_WORK REQUIRED:_ Quote the lines that run from the line containing "952 of scene.py. More parts follow." down to the line containing "scale and spine". Include both of those lines, reproduce each exactly, and omit everything else.

_DATA TO USE:_
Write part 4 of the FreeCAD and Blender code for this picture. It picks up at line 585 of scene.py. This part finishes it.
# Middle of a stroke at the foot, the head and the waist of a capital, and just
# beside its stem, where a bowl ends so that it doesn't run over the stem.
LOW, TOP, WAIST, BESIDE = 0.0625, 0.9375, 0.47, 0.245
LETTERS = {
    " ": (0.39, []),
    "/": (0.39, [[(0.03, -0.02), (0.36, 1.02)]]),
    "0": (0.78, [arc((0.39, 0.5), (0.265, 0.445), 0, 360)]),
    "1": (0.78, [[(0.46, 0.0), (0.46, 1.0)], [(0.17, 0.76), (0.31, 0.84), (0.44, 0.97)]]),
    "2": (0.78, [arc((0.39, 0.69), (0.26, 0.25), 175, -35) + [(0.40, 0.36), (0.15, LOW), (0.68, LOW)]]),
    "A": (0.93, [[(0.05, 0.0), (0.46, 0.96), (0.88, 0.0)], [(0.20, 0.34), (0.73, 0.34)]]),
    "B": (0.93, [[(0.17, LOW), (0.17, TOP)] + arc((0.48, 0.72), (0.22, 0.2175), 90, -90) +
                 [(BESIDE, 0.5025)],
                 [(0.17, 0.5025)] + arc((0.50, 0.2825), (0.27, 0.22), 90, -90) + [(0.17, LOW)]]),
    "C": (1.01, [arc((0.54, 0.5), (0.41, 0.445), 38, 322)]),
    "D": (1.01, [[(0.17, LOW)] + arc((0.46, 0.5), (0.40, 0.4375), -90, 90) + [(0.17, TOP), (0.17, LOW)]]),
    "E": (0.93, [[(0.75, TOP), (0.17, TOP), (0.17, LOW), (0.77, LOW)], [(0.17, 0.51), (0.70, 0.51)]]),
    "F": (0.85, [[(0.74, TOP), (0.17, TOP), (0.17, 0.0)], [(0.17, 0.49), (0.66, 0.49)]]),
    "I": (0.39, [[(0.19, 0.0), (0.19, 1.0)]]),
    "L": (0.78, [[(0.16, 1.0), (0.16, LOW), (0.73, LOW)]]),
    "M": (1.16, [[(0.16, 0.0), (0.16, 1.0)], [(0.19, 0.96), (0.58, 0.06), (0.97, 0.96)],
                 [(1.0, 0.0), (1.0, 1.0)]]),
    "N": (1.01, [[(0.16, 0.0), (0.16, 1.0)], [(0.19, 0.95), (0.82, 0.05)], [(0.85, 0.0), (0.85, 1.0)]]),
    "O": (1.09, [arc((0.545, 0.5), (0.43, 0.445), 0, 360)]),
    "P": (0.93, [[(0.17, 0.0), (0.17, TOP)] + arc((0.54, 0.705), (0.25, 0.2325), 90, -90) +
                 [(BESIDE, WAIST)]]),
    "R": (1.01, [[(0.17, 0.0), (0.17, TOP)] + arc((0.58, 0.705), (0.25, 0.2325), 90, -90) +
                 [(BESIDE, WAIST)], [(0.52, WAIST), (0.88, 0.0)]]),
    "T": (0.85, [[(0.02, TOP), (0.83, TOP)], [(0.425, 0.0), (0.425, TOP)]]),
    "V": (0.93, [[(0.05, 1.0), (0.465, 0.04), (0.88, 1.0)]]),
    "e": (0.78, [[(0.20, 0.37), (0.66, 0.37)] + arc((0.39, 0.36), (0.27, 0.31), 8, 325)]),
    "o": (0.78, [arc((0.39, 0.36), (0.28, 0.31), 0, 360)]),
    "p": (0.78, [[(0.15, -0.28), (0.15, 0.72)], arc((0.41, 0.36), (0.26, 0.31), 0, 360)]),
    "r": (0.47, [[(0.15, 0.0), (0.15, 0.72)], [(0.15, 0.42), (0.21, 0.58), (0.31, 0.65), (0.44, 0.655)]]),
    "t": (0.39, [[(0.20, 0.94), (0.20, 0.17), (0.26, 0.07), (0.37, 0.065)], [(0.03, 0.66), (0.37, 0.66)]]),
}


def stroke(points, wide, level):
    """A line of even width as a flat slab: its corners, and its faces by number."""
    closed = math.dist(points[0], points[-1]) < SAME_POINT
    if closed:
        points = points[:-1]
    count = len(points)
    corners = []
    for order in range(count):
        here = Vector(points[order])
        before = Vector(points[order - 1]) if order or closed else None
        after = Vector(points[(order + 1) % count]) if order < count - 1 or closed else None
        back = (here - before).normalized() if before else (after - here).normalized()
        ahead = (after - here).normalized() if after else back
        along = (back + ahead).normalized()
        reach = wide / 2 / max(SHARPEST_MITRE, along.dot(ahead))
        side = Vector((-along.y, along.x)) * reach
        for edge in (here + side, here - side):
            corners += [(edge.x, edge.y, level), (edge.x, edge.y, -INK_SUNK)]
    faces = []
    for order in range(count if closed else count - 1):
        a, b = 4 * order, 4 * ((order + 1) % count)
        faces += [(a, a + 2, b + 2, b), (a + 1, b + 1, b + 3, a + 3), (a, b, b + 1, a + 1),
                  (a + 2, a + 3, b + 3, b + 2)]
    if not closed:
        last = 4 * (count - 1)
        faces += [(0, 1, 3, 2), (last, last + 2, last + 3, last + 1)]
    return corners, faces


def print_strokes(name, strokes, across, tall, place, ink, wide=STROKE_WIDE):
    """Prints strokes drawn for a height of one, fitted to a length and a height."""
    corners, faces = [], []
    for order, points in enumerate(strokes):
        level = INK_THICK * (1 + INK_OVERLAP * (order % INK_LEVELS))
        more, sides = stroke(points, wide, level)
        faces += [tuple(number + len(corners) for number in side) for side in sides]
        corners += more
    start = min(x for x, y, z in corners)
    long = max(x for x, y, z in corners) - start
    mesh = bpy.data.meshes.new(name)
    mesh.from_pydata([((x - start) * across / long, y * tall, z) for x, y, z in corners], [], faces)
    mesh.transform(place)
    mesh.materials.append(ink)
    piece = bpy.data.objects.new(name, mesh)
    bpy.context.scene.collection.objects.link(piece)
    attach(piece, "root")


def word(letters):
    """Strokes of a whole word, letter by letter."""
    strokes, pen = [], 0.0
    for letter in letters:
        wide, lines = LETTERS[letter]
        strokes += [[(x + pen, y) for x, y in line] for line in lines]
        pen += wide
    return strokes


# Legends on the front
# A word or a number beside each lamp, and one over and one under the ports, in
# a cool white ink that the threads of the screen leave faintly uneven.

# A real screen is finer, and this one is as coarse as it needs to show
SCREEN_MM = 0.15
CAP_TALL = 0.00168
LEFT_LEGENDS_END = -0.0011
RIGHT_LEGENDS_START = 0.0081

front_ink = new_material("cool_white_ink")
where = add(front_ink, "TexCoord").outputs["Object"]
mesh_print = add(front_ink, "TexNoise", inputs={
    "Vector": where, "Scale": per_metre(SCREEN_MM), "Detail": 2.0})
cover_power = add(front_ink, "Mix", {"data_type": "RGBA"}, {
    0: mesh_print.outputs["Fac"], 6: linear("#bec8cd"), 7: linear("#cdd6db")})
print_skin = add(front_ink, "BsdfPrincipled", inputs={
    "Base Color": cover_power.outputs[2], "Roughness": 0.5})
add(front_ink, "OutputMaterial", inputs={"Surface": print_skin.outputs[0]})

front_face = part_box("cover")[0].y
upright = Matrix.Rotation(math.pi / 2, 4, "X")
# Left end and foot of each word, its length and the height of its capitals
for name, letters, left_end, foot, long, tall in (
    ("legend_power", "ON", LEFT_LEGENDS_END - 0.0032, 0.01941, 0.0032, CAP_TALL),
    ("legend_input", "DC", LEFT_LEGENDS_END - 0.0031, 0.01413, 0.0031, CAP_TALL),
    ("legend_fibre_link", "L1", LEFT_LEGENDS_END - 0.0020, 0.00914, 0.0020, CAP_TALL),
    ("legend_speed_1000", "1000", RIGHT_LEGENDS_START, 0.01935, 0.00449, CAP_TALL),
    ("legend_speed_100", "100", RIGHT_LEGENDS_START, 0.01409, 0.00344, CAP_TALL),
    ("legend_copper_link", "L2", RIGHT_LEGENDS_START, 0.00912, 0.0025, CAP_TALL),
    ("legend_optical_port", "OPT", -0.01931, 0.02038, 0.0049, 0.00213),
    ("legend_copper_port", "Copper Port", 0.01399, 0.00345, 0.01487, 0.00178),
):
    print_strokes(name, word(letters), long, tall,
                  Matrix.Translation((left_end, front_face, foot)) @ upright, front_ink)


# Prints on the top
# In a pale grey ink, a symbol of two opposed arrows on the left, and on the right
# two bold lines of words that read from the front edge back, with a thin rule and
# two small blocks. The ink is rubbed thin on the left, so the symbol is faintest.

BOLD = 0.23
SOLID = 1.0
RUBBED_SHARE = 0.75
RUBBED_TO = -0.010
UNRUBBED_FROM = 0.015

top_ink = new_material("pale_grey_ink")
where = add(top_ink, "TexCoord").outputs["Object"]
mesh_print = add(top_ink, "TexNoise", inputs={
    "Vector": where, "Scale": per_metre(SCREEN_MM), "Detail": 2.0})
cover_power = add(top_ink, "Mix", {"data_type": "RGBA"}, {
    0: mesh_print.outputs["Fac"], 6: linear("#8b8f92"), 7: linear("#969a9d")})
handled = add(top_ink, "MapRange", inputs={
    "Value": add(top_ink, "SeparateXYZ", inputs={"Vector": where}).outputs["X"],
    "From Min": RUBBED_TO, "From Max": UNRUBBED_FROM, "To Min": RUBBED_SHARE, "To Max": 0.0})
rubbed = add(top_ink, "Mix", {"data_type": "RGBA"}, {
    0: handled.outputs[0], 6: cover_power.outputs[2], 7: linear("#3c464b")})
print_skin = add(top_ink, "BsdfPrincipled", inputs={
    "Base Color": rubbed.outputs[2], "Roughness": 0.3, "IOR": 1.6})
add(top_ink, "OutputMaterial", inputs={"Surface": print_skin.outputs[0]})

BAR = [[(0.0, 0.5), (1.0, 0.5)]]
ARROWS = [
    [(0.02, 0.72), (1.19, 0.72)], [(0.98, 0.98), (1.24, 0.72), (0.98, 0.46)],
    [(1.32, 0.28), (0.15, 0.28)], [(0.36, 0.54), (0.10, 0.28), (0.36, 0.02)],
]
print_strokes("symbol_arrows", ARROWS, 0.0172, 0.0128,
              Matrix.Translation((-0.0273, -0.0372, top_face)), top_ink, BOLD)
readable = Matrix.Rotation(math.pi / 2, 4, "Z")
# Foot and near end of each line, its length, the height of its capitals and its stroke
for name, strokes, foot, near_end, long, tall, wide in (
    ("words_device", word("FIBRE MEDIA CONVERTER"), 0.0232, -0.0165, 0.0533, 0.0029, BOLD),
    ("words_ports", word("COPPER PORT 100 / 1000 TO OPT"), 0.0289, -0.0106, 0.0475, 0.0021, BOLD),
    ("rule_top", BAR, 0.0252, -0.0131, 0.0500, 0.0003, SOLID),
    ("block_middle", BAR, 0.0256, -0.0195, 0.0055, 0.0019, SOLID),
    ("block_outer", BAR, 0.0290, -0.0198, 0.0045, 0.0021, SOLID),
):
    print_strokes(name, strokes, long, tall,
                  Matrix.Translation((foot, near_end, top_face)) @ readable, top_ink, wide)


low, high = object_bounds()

...

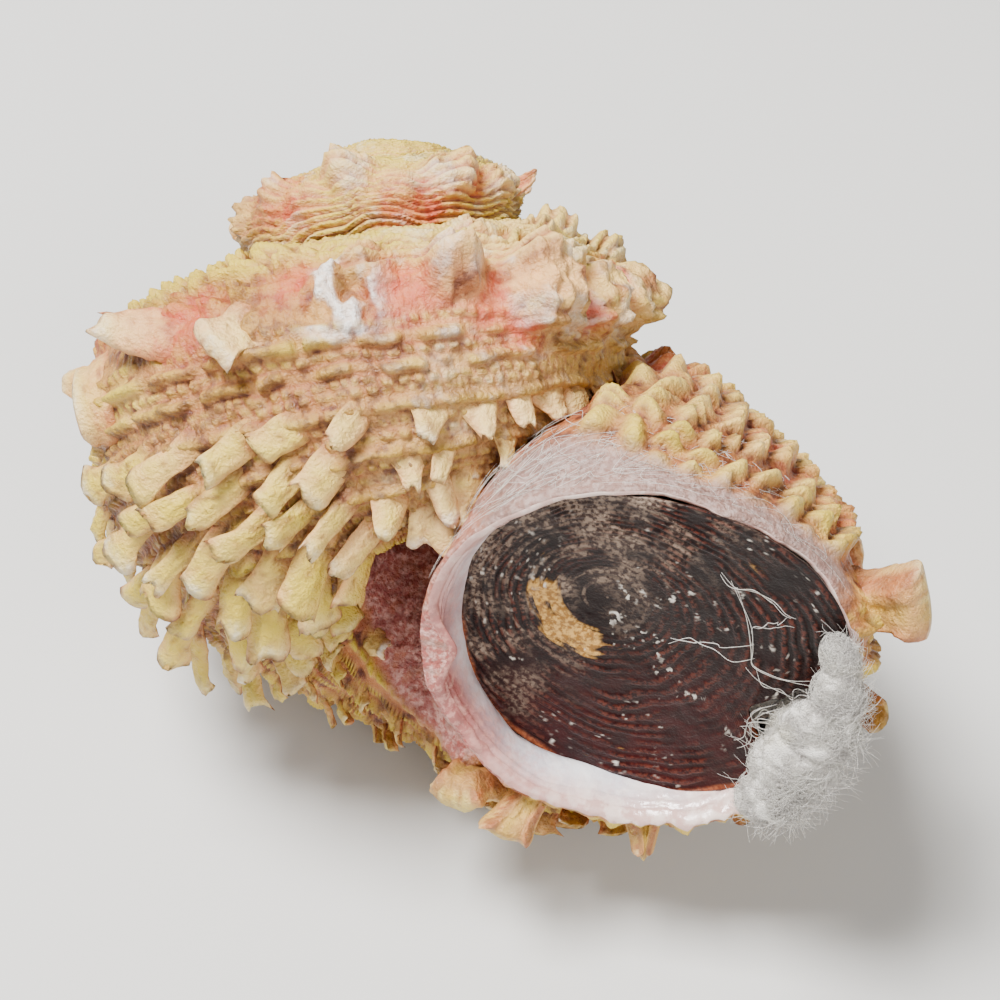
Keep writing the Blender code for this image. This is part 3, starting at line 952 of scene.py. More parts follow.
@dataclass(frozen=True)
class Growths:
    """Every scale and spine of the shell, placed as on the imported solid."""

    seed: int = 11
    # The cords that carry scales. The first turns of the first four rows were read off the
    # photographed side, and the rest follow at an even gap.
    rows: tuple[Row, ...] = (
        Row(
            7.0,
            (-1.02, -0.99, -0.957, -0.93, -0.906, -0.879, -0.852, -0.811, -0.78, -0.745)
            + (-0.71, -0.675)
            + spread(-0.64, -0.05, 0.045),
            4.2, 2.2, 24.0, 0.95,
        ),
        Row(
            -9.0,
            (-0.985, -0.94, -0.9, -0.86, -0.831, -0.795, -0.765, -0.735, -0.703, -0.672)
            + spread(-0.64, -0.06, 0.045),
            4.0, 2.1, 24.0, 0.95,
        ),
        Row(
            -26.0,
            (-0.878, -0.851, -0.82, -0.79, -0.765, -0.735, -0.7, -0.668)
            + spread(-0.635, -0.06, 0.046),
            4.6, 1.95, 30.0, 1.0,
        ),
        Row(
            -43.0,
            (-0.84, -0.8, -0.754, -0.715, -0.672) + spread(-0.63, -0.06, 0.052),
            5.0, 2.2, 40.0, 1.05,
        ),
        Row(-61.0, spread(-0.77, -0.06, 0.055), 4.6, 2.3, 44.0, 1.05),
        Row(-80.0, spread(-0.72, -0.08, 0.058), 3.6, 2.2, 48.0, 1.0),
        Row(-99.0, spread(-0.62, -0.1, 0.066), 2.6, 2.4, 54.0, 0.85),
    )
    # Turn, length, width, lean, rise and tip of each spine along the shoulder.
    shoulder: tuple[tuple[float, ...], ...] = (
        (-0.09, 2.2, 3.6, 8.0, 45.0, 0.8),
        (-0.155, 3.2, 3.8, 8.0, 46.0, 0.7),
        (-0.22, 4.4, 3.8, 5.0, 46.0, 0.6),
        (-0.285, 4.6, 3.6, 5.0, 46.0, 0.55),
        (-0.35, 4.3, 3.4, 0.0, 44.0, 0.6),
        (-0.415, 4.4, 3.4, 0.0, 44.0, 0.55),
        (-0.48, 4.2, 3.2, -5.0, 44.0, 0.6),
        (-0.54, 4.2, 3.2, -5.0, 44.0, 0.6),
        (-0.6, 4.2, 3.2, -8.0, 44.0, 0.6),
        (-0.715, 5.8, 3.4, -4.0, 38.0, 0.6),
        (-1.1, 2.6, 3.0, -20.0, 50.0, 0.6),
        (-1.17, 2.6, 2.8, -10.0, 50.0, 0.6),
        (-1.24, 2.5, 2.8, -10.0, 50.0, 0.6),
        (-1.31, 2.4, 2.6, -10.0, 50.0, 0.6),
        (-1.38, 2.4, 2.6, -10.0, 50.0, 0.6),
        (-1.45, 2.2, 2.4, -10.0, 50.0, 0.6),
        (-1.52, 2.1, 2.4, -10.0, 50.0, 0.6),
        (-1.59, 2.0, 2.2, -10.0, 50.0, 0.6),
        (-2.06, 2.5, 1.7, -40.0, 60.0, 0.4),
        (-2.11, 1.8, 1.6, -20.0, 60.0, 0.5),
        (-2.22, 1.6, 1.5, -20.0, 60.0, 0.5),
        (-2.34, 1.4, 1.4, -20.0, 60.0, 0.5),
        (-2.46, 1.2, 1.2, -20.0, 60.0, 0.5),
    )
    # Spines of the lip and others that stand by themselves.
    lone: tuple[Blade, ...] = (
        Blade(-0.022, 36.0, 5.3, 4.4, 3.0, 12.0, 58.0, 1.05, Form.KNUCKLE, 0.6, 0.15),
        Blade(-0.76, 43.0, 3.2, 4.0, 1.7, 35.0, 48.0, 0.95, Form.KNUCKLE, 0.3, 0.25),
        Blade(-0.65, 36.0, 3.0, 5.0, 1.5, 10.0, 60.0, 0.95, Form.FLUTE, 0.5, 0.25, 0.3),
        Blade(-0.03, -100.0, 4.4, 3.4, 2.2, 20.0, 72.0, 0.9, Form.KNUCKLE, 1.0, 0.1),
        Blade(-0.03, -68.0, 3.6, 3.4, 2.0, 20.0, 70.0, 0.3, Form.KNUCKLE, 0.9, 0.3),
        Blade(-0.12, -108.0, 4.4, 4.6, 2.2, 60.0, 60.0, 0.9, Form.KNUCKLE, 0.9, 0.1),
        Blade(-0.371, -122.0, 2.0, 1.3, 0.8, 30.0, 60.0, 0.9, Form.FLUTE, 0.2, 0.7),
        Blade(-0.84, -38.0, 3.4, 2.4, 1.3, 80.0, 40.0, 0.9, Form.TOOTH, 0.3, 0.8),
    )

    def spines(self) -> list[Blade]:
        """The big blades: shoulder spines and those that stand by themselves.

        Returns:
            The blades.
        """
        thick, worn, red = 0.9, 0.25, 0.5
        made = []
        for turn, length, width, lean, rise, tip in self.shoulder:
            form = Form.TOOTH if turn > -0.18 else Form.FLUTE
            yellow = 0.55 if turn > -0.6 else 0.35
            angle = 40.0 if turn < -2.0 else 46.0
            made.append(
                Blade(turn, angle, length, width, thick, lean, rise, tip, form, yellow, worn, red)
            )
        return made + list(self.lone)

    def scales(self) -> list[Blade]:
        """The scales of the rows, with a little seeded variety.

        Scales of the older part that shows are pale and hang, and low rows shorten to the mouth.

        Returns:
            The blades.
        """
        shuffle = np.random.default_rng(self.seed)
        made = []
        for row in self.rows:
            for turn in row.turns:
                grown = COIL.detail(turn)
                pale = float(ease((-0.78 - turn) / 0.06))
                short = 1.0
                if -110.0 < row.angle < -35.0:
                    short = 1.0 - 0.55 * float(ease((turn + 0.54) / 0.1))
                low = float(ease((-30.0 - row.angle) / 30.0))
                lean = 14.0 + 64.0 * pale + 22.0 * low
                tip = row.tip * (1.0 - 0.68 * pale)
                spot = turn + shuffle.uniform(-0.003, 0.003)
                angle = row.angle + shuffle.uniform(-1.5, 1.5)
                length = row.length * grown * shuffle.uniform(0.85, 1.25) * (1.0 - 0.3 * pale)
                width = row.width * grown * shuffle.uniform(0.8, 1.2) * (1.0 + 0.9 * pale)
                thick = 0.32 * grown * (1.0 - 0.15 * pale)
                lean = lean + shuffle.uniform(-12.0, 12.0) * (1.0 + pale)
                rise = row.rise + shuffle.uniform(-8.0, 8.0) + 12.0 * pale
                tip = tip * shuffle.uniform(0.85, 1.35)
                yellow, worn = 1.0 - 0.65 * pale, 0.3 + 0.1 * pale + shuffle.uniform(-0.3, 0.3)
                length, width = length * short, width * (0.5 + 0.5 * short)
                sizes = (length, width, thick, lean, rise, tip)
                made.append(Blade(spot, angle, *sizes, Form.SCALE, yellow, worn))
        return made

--

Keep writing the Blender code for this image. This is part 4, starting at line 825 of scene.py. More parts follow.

_TASK RESPONSE:_
Keep writing the Blender code for this image. This is part 3, starting at line 952 of scene.py. More parts follow.
@dataclass(frozen=True)
class Growths:
    """Every scale and spine of the shell, placed as on the imported solid."""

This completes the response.